* **GOAL**: Please write out exactly the lines that begin at the line containing "for corner in" and run to the end of the records.

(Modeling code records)

[start]

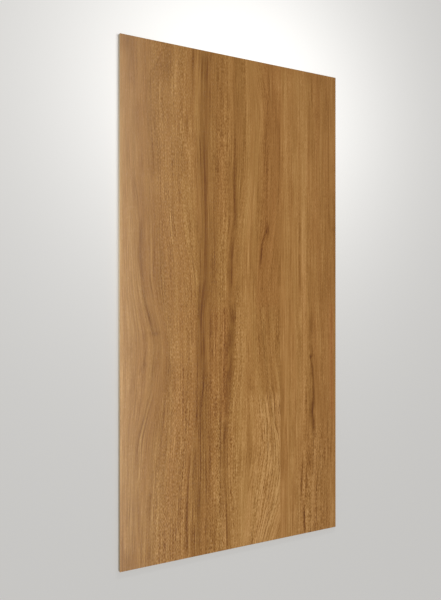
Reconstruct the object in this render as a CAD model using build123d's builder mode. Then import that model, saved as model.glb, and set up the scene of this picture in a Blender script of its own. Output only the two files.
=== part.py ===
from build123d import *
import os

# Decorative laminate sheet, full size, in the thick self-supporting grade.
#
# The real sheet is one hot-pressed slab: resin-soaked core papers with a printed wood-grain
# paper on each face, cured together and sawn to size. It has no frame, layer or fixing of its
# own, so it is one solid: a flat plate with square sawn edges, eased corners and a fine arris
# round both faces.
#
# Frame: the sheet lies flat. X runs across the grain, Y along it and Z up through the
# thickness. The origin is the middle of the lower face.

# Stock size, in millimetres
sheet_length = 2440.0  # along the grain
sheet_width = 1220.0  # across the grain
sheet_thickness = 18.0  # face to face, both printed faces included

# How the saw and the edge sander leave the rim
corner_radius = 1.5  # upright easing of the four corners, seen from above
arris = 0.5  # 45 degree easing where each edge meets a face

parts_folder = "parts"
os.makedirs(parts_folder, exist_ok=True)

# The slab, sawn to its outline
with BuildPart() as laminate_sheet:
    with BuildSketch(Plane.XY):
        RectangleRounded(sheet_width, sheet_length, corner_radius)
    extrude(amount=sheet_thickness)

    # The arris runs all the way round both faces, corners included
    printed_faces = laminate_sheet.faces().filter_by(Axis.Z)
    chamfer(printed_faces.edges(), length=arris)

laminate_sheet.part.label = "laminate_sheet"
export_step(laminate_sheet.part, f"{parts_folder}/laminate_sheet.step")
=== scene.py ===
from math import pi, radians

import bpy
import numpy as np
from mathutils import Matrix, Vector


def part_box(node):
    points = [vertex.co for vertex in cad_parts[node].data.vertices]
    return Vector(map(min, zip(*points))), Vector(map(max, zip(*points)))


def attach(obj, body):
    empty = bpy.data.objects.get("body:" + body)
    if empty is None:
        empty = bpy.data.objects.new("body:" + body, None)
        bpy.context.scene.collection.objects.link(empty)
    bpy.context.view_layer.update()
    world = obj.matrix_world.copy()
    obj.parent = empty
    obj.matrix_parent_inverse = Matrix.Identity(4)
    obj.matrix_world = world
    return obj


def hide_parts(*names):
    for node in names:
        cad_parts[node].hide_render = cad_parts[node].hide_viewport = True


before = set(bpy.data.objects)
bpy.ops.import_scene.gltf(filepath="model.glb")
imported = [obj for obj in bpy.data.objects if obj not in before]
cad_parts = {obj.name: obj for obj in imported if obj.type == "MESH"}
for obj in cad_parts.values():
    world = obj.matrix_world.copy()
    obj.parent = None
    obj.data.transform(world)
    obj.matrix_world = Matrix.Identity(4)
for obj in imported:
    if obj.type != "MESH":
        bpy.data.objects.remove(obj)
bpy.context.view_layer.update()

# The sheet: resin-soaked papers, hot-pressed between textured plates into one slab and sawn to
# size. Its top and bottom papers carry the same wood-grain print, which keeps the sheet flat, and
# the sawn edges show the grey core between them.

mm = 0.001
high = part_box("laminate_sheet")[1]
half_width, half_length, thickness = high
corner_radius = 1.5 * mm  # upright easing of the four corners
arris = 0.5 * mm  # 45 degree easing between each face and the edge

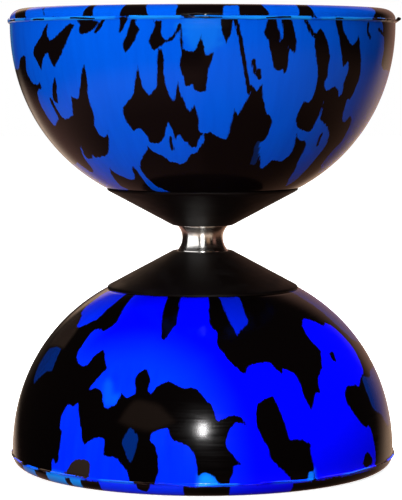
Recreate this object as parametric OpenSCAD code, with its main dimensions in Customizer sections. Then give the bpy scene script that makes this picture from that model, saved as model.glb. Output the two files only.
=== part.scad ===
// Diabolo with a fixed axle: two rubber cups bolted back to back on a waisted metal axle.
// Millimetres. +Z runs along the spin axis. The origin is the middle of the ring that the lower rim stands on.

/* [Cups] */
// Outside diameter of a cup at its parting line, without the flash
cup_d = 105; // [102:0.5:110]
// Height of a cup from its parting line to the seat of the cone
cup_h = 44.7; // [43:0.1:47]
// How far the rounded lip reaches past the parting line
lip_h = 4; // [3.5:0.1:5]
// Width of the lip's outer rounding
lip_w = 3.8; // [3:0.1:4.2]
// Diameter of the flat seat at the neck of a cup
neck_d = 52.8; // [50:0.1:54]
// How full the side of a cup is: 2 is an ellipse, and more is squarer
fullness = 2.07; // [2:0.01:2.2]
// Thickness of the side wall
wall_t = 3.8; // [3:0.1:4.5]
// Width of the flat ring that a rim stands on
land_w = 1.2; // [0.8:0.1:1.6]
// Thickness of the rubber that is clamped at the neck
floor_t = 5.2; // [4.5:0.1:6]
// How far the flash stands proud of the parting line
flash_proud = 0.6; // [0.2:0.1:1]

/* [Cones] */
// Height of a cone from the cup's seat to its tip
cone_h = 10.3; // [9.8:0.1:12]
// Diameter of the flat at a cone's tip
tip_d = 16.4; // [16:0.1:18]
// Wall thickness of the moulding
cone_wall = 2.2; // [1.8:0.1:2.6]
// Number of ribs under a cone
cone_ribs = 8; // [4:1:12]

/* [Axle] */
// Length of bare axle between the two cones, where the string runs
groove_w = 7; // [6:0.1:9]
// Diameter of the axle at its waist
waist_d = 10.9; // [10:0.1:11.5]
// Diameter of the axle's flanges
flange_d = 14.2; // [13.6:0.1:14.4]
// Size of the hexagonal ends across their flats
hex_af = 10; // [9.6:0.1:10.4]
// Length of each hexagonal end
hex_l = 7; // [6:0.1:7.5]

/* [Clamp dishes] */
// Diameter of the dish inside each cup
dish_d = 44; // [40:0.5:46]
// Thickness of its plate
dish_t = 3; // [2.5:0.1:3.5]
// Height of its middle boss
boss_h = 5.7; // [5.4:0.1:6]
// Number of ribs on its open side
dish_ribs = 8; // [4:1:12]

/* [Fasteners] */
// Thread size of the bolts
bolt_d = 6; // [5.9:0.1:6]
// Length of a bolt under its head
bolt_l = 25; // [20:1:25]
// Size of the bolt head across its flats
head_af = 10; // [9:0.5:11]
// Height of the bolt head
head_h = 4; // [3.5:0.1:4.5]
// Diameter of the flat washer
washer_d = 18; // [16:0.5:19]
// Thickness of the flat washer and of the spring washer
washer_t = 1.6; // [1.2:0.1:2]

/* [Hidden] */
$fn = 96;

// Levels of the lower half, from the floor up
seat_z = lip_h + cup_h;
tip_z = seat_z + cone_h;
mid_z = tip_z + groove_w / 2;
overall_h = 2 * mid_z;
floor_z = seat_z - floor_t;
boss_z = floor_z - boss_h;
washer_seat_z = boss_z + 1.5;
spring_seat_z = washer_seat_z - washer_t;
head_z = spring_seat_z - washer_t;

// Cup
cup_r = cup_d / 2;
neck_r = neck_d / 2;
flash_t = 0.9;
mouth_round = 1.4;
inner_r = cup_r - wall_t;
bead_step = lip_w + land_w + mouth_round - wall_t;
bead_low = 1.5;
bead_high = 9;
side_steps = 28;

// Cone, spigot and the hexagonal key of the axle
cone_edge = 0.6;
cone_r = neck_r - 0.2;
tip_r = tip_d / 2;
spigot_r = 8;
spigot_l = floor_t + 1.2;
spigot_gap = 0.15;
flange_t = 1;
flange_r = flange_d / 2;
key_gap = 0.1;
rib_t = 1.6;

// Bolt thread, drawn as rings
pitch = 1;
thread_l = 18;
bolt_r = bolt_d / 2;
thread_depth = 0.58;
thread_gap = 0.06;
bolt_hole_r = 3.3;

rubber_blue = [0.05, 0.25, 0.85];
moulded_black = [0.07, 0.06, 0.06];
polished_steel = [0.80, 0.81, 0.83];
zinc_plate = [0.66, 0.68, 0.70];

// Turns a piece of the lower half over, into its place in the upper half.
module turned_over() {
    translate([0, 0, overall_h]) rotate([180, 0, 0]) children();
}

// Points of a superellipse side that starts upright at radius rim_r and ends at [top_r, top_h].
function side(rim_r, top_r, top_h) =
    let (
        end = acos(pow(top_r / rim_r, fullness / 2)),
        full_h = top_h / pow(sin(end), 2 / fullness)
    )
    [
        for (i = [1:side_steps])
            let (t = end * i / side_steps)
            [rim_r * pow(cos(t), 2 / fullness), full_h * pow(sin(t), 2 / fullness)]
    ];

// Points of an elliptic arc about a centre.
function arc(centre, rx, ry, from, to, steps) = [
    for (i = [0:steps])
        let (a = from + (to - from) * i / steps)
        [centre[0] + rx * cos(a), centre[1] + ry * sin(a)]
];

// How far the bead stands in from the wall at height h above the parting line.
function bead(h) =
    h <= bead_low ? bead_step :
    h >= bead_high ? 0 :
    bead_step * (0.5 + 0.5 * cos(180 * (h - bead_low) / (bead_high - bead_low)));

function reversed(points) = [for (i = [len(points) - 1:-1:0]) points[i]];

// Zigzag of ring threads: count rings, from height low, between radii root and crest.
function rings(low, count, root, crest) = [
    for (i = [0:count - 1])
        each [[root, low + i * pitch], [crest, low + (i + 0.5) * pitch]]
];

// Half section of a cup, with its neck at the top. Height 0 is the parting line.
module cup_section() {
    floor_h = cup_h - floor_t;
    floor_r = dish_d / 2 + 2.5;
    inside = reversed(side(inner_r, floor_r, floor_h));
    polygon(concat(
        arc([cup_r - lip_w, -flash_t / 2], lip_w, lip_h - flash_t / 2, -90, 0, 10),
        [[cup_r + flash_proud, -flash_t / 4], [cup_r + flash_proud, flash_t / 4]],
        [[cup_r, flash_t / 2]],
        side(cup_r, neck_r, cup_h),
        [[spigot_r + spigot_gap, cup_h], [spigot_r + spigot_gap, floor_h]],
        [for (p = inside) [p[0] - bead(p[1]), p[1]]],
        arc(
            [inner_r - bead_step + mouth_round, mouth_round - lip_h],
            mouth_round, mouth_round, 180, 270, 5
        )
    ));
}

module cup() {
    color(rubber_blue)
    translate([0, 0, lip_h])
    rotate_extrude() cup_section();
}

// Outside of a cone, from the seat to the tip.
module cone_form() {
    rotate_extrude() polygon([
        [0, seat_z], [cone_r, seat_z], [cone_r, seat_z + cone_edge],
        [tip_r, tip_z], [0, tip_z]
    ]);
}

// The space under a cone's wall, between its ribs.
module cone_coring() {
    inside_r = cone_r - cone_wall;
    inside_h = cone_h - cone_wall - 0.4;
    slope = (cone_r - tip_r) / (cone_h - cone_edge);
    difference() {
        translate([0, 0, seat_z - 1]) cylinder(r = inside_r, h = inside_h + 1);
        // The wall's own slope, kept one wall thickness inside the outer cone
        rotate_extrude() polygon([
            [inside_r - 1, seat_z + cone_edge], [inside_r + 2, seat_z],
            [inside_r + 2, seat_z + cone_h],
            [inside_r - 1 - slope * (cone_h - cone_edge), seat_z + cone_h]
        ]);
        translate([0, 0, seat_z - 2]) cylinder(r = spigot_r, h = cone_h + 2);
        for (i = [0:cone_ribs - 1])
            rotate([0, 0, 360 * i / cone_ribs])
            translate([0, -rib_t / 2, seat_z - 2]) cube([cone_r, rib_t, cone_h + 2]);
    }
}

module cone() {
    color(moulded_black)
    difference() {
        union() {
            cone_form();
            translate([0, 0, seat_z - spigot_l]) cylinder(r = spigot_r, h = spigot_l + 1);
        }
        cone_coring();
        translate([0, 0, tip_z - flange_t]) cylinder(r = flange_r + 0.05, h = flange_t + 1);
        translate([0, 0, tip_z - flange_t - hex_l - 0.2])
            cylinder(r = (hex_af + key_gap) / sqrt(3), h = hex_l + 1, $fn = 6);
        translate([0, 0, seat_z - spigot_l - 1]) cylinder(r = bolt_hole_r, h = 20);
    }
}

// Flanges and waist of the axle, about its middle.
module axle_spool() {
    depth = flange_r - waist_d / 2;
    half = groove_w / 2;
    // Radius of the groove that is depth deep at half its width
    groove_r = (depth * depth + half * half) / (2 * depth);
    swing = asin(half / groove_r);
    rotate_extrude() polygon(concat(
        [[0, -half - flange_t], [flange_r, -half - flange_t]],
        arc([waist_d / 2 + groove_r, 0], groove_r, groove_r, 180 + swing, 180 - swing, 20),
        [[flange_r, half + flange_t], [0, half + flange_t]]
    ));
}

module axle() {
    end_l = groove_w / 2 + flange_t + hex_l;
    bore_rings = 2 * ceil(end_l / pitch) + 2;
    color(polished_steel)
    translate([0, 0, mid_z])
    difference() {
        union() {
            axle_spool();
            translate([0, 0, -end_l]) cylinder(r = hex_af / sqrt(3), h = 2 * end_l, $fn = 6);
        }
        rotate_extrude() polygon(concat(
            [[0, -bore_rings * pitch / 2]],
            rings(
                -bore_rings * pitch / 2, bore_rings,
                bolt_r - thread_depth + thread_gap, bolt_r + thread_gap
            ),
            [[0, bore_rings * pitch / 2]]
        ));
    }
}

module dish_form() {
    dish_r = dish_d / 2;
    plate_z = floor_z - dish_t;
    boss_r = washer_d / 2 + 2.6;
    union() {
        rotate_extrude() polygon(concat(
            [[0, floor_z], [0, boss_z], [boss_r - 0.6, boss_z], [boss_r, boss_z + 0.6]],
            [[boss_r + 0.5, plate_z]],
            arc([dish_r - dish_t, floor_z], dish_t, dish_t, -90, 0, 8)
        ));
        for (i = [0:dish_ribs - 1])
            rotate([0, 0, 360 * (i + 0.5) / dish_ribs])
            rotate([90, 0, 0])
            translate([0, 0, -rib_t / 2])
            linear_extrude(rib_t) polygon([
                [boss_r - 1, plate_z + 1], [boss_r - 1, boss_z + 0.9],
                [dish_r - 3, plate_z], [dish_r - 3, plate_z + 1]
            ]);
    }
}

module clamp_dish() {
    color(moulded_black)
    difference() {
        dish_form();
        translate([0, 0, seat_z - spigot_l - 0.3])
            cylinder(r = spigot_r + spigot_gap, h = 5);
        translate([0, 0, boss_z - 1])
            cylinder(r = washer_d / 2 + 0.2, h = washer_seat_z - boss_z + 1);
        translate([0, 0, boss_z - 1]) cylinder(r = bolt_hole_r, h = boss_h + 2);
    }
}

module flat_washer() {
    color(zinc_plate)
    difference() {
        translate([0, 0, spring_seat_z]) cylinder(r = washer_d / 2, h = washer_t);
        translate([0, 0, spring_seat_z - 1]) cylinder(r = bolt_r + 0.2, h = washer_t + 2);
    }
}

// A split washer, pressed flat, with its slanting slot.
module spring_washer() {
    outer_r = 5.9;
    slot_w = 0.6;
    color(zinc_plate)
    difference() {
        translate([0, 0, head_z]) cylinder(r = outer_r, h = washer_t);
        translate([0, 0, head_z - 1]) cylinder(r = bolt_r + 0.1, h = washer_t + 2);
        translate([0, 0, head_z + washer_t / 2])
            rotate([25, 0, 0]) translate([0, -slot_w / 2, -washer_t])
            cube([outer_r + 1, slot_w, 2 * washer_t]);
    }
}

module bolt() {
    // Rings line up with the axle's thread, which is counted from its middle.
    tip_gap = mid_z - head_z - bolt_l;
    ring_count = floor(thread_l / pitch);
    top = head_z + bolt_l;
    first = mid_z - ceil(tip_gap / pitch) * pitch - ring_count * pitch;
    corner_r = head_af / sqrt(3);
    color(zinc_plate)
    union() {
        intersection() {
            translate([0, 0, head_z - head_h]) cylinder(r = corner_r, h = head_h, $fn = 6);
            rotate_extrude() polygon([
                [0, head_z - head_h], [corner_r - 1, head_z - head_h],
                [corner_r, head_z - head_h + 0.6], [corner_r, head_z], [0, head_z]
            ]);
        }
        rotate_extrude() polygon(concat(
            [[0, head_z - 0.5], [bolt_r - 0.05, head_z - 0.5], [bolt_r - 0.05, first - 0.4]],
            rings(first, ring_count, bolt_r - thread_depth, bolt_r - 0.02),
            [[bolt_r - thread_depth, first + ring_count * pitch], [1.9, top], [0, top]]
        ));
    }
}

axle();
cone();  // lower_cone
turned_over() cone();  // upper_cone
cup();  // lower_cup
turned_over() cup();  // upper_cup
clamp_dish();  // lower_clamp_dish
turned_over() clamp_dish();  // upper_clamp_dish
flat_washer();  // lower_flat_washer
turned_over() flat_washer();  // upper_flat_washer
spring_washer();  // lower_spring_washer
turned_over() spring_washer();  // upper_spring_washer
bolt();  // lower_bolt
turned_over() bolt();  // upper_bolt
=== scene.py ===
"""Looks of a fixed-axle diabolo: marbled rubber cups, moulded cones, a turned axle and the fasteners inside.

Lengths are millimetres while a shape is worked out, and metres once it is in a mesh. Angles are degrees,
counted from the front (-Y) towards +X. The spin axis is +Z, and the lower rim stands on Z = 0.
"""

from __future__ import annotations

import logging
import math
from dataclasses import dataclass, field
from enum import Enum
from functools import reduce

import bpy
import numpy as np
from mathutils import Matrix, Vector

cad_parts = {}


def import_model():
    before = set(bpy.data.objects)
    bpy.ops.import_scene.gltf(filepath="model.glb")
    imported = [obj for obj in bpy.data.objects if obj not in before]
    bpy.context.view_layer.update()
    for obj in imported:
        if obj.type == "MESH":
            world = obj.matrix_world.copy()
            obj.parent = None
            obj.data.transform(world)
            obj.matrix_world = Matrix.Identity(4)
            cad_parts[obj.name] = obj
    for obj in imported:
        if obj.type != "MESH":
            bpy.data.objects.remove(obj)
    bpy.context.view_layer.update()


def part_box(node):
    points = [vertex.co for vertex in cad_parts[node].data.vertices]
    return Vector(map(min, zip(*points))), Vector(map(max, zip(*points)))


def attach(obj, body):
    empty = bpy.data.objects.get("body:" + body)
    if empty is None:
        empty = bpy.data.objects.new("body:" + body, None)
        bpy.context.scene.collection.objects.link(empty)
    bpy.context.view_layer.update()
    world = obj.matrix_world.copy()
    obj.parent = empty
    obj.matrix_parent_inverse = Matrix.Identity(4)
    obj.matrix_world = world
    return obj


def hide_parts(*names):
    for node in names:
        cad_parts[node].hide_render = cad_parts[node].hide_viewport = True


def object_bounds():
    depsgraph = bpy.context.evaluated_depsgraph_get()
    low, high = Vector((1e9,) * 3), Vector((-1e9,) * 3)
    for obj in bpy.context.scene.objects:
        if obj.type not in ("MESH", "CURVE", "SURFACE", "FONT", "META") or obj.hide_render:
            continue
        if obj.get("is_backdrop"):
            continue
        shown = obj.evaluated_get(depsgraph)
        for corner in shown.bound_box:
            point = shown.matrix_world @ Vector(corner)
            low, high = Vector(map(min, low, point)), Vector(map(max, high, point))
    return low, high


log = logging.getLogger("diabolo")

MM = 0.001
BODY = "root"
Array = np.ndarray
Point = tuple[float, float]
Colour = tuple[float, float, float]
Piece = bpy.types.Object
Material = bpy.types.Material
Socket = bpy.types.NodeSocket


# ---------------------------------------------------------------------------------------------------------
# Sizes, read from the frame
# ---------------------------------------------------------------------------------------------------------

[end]

* **COMPLETED EXERCISE**:
        for corner in shown.bound_box:
            point = shown.matrix_world @ Vector(corner)
            low, high = Vector(map(min, low, point)), Vector(map(max, high, point))
    return low, high


log = logging.getLogger("diabolo")

MM = 0.001
BODY = "root"
Array = np.ndarray
Point = tuple[float, float]
Colour = tuple[float, float, float]
Piece = bpy.types.Object
Material = bpy.types.Material
Socket = bpy.types.NodeSocket


# ---------------------------------------------------------------------------------------------------------
# Sizes, read from the frame
# ---------------------------------------------------------------------------------------------------------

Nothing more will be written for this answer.